Lesnar is a freak of nature. An athlete so awe inspiring and larger than life, it’s almost as if he can accomplish anything. An esteemed collegiate wrestler with an impeccable record, he transitioned that success into an unprecedented run in the WWE where he became the youngest WWE Champion in its history. He left sports entertainment (only to return at a later date) to pursue other interests (NFL), and ultimately began a storied relationship with the UFC where he defeated champion Randy Couture in his fourth professional fight.
Rumour has it the Beast won’t face any sort of suspension from this other employer, WWE. TMZ reported that only full time WWE wrestlers are subject to talent and wellness program violations. Lesnar and Jones will not be facing any fines from the UFC. Punishment will be handed down directly from the USADA. UFC 200 was altered, more importantly, the legacy of two of the sport’s greatest stars have been tarnished (again) and forever.
How could two people, the best at their profession, chance a legacy they worked so hard to build? That’s the eternal question. Most people would do almost anything to be in their shoes. The fame and the fortune…it’s worth it right? I can’t say why any athlete would use performance enhancers, but an educated guess will tell you that it’s a to gain a competitive advantage against your opponent. I can only assume that the will to win is so strong that the consequences will never outweigh the ultimate prize.
I’m not an expert in PED’s or steroids, yet it’s very evident that sport in general has upped its game in testing for enhancers. Justin Verlander, longtime pitcher for the Detroit Tigers has been very vocal about his stance on the subject after Miami Marlins, Dee Gordon tested positive for exogenous testosterone and clostebol earlier in the 2016 MLB season.
“I think the players, mostly, we’re all together. We want a clean game,” Verlander said prior to Friday’s game between the Tigers and Minnesota Twins at Target Field. “And us and the players association have pushed to where it is now. I think a lot of people will think the other way around. No, it’s the players pushing. We’ve pushed the system to where it’s at. And we still want it to be [better]. I mean, we have the best testing system in the world right now. Is it good enough? No.”
“The players have been pushing for this. We got it to where it is now, and obviously, [if] we still want tougher testing, then both sides would probably want … this game to be clean,” he said.
The players want tougher testing and still, people continue to push the envelope. Chris Colabello worked his way up from Independent baseball to become one of the key cogs in the 2015 machine that was the Toronto Blue Jays. Come 2016, Colabello has gone from underdog hero to the guy who got suspended for 80 games and is now ineligible for the 2016 playoffs.
Colabello is adamant he didn’t know how ehydrochlormethyltestosterone (DHCMT), an anabolic steroid was found in his system. And he says he will not rest until he has an answer.

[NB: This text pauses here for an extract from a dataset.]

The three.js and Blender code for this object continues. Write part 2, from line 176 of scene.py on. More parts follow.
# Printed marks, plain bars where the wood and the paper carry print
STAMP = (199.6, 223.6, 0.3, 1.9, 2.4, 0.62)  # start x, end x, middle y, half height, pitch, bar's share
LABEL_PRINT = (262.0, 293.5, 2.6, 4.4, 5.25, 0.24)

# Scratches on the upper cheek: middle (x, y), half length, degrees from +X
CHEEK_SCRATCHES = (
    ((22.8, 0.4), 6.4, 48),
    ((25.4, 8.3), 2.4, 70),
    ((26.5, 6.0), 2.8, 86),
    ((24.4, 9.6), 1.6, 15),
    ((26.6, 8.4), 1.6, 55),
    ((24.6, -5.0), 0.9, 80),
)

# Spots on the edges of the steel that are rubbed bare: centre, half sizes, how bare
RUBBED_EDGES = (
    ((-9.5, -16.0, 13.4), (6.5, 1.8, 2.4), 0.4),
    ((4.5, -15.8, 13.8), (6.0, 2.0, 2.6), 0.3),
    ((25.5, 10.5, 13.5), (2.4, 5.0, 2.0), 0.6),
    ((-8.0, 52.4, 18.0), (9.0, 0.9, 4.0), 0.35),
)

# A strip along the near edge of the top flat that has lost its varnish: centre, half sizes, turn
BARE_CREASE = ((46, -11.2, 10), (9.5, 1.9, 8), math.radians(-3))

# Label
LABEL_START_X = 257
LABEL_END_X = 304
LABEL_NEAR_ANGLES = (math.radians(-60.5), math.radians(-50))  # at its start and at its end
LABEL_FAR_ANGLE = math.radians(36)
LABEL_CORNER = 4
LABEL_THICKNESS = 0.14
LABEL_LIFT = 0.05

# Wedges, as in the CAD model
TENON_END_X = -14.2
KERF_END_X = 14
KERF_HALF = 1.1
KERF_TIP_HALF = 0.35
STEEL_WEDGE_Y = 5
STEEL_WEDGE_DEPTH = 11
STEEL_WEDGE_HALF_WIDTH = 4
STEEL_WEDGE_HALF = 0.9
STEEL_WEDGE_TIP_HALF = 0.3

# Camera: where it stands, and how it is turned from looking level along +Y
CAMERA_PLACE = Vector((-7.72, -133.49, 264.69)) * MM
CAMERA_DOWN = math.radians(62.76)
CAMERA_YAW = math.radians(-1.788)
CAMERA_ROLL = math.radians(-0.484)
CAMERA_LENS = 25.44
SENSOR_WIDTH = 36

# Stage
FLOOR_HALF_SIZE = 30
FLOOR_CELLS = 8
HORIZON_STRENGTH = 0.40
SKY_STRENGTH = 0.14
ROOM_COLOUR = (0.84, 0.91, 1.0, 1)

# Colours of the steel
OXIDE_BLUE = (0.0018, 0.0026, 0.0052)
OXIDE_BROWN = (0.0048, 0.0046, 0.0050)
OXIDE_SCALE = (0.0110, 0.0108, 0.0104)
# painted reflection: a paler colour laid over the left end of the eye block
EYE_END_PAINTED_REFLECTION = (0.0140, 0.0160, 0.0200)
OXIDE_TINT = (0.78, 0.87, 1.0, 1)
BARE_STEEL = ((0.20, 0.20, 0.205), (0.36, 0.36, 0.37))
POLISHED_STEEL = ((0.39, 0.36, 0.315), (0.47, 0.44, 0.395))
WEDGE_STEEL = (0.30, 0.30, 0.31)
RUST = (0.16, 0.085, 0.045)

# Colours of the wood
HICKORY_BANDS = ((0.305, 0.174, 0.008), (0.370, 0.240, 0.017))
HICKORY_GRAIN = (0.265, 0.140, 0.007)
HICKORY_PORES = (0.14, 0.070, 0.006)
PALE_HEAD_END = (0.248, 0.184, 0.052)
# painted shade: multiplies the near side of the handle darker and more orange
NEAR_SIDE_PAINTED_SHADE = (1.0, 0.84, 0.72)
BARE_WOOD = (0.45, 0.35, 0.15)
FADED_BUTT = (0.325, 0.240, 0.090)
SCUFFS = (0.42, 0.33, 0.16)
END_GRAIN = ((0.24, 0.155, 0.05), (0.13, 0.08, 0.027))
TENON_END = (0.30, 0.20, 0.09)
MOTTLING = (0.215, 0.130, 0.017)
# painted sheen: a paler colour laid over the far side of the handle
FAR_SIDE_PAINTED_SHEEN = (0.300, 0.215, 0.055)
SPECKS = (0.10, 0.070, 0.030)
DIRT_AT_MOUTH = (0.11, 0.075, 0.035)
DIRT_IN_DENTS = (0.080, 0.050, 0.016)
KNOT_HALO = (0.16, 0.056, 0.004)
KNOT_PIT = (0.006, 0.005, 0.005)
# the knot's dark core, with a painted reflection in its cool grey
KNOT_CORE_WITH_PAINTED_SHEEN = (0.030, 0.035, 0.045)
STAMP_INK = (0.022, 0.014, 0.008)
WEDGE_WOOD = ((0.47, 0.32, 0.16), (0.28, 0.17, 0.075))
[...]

“I would never, have never and will never compromise the integrity of baseball. Ever. In my life,” Colabello says in an interview with Sportsnet. “And whether that means taking a performance enhancing supplement—I just wouldn’t do it. I don’t do it. I haven’t done it. I won’t do it.”
One one end of the spectrum, you have an elite MMA athletes with nothing left to prove getting caught on the biggest stage of their career. On the other end, you have a guy who has passed umteen drug tests until failing one in the aftermath of a breakout season. Who’s right, who’s wrong? Who’s telling the truth, who’s full of it?
There is no way to tell unless you are in the head of that person. Speculation is the only certainty. To put something illegal in your body for a competitive advantage is banned across the board and tarnishes the game. There are those who’ve done it and got away with it and accusations follow some of the biggest names on the planet. When it comes down to it, only that person knows the truth. Was popping that pill or filling that syringe worth it? Was it worth the controversy? Was it worth the dirty looks? I don’t have the answer, but they do.